Christmas as a single parent, is hard. All of those family traditions: the Festival of Trees, the botanical gardens, gingerbread festival. Those get pricey with 4 of you. Buying presents and stocking stuffers gets pricey. And I’m a conservative holiday person. Its just hard. Christmas meant spending the next 3 months catching up on whatever bills you didn’t pay in Dec. so you could afford the holiday season. Ho ho ho.
Early on in our split, Steve graciously let me have the kids Christmas Eve night and Christmas Morning. I couldn’t bear the thought of not having my babies at home. For years the three of them would sleep in the same bed on Christmas Eve. This was a HUGE treat for the boys to be able to be in their sisters room. My favorite memories are listening to them squibble and squabble as they tried to fit in one bed as they got older. Giggling. Arguing. And finally the final goodnights. I’d go downstairs, pour a glass of wine, and go about wrapping their presents and stuffing their stockings and making sure all was ready for Christmas morning.

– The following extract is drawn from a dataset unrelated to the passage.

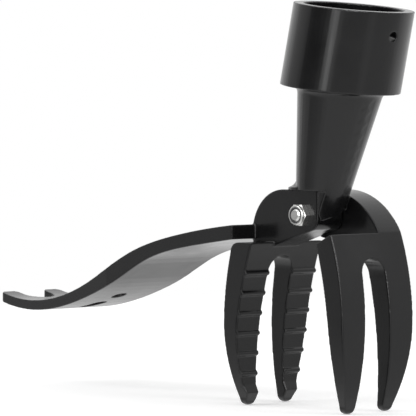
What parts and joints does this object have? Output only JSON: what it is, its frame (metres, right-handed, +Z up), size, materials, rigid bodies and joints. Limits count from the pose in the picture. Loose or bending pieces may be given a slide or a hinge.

Eventually, I had a long term relationship, and on our second christmas, we did the blended family Christmas. By this time, the kids and I had been doing our own thing for 5 Christmas seasons. Some of the blending went well. They tolerated The Festival of Trees. The lighting of Santa. They also tried to rename the tree. Our tree is Carl. Every year. Every year we go to the tree lot and we pick our tree and we name him Carl. The end. It’s tradition. We also have our way of putting ornaments on the tree. Each of my kids has their own ornaments. And then we have the “family” ornaments. You can see how this goes sideways quick with two exuberant little boys. We survived, but I do think my kids were slightly scarred. The next year Chris had his own place and he and his boys started their own traditions. We still shared Festival of Trees. But that was about where the blending of our holidays ended. Chris and his kids always joked about the Smiths and our traditions. I can see now we might have been a bit rigid . . .
I’m sitting here tonight, on my 4th solo holiday season since Chris and I split. My 14th all together. I hung the lights on the house today. I’m getting ready to pull the decorations out of the basement. Tomorrow Taylor and Harry and I will decorate the house. In another week or so Carl the 12th (we think) will be procured. T and H will help me decorate it. This year is different. Chase and Jo won’t be home for Christmas. Taylor is going to spend her first Christmas eve with her future husband instead of in my house. And as much as these two things make me sad, they make me happy. My kids are now starting their own holiday traditions. My job is to make sure Christmas stays special for Harrison. That we start our own new holiday tradition, he and I.
And someday, maybe I’ll have a new holiday tradition. Maybe I’ll fly around and visit my kids. Or maybe I’ll spend a week on a beach somewhere. Or maybe I’ll meet someone who takes my breath away and we will form our own traditions. It’s hard to say.
I just wish the holiday came with a lot less expectation. I’ve always tried to manage those expectations, but it always leaves me feeling a little sad. Sad my kids bounce from house to house. Sad, that by 2 pm on Christmas it’s just me in my underwear drinking beer and watching football. (ok actually, I kind of like that part).
I hope that now that my children are becoming adults, they find the traditions that make them happy. That they chose to spend the time in a way that isn’t stressful. Maybe that means choosing to not come home during an expensive and stressful time of year. Who knows how this will look in another few years, for all of us.
But what I do know: my favorite part of the season has always been the traditions me and my kids developed. The four of us. And no matter how our lives twist and turn, we hold the memories of those traditions, and I fully anticipate some of them they will carry on to their families. And some they won’t. And so it goes.